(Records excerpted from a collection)
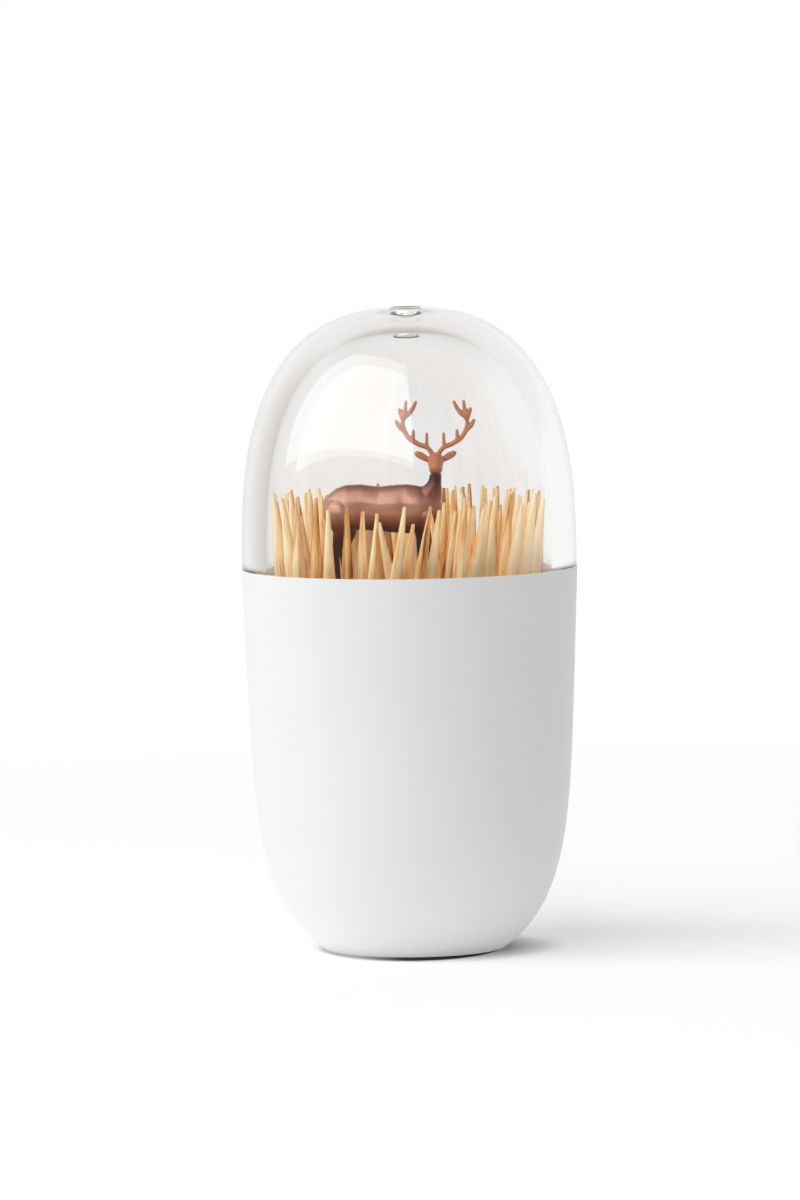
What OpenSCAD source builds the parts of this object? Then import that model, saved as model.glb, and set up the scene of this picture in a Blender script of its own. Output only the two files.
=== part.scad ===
// A toothpick holder shaped like an upright pill: a white cup, a thick clear dome with a
// dispensing hole on top, and a small brown stag that stands on a post among the toothpicks.
// The origin is the centre of the base, +Z is up, and the stag's side faces -Y.

/* [Cup] */
// Outer radius of the cup at its rim
cup_r = 29; // [27:0.5:33]
// Height of the cup's rim above the table
cup_h = 66; // [62:1:72]
// Thickness of the cup's side wall
cup_wall = 2.4; // [2:0.1:3]
// Thickness of the cup's own floor
cup_floor_t = 3; // [2:0.5:4]
// How far above its closing point the cup's curve is cut flat to stand on
base_cut = 4; // [3.5:0.5:6]
// Radius of the shallow recess under the base
recess_r = 12.5; // [8:0.5:13]
// Depth of that recess
recess_t = 0.8; // [0.4:0.1:1.4]

/* [Dome] */
// Height of the dome above the cup's rim
dome_h = 45; // [42:1:52]
// Thickness of the dome's wall
dome_wall = 4.2; // [3.6:0.1:4.6]
// Thickness of the spigot that goes down into the cup
spigot_t = 1.9; // [1.4:0.1:2]
// Length of the spigot
spigot_h = 5; // [3:0.5:8]
// Gap between the spigot and the cup's mouth, on the radius
lid_gap = 0.1; // [0.05:0.05:0.2]
// Bevel on the two edges that meet at the seam
seam_bevel = 0.2; // [0.1:0.05:0.3]
// Radius of the dispensing hole
hole_r = 1.9; // [1.5:0.1:2.4]
// Rounding of the hole's two mouths
hole_round = 0.8; // [0.4:0.1:1]

/* [Floor plate] */
// Height of the plate that the toothpicks stand on
plate_h = 14.5; // [13:0.5:16]
// Thickness of the plate
plate_t = 2; // [1.5:0.1:3]
// Gap between the plate's edge and the cup's wall
plate_gap = 0.15; // [0.1:0.05:0.3]
// Outer radius of the skirt that carries the plate
skirt_r = 15; // [13:0.5:16]
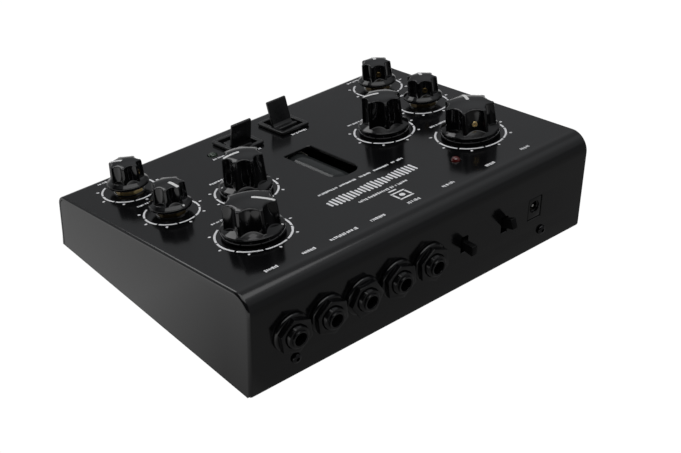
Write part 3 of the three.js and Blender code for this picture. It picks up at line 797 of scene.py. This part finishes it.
def other_labels():
    labels = []
    for i, (x, length) in enumerate(REAR_LABELS):
        labels += small_print(x - length / 2, x + length / 2, REAR_LABEL_S - 1.3,
                              REAR_LABEL_S + 1.3, seed=50 + i)
    # behind the paddle switches, and one more near the front edge
    for side, (x, s) in SWITCHES.items():
        labels += small_print(x - 5.0, x + 5.6, s + 13.3, s + 15.3, seed=80 + len(side))
        if side == "right":
            labels += small_print(28.6, 35.8, -53.9, -51.9, seed=91)
    return labels


def meter_graphic():
    """row of bars of varying height with small print and a framed dot, mid panel"""
    shapes = []
    for k in range(25):
        x = -27.5 + 2.35 * k
        t = (x + 28.0) / 60
        half = 2.4 + 1.4 * abs(math.sin(t * 9.4 + 0.4)) + 0.8 * abs(math.sin(t * 29 + 1))
        shapes.append(bar(x, x + 1.3, 38.9 - half, 38.9 + half, 0.6))
    for x0, x1 in ((14.5, 27.5), (2.0, 13.0), (-8.0, 0.0), (-20.5, -10.5), (-25.0, -22.0),
                   (-30.5, -26.5)):
        shapes += small_print(x0, x1, 25.5, 27.5, seed=3 + int(x0 + 40), gap=0.22)
    shapes += small_print(-14, 18.5, 47.2, 49.8, seed=4, gap=0.5)
    # square of four strokes (x0, x1, s0, s1) around a dot, with a stroke in front
    for stroke in ((-6.0, 3.0, 54.4, 55.5), (-6.0, 3.0, 61.9, 63.0),
                   (-6.0, -4.9, 56.0, 61.4), (1.9, 3.0, 56.0, 61.4)):
        shapes.append(bar(*stroke, 0.3))
    shapes.append(prism(circle(1.6, 24, -1.5, 58.7), INK_LOW, INK_TOP))
    shapes.append(bar(-3.4, 1.6, 51.2, 52.4, 0.3))
    return shapes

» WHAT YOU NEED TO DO
Find the word "Blender" in the data and show each line that holds it.

» COMPLETE RESPONSE
What OpenSCAD source builds the parts of this object? Then import that model, saved as model.glb, and set up the scene of this picture in a Blender script of its own. Output only the two files.
Write part 3 of the three.js and Blender code for this picture. It picks up at line 797 of scene.py. This part finishes it.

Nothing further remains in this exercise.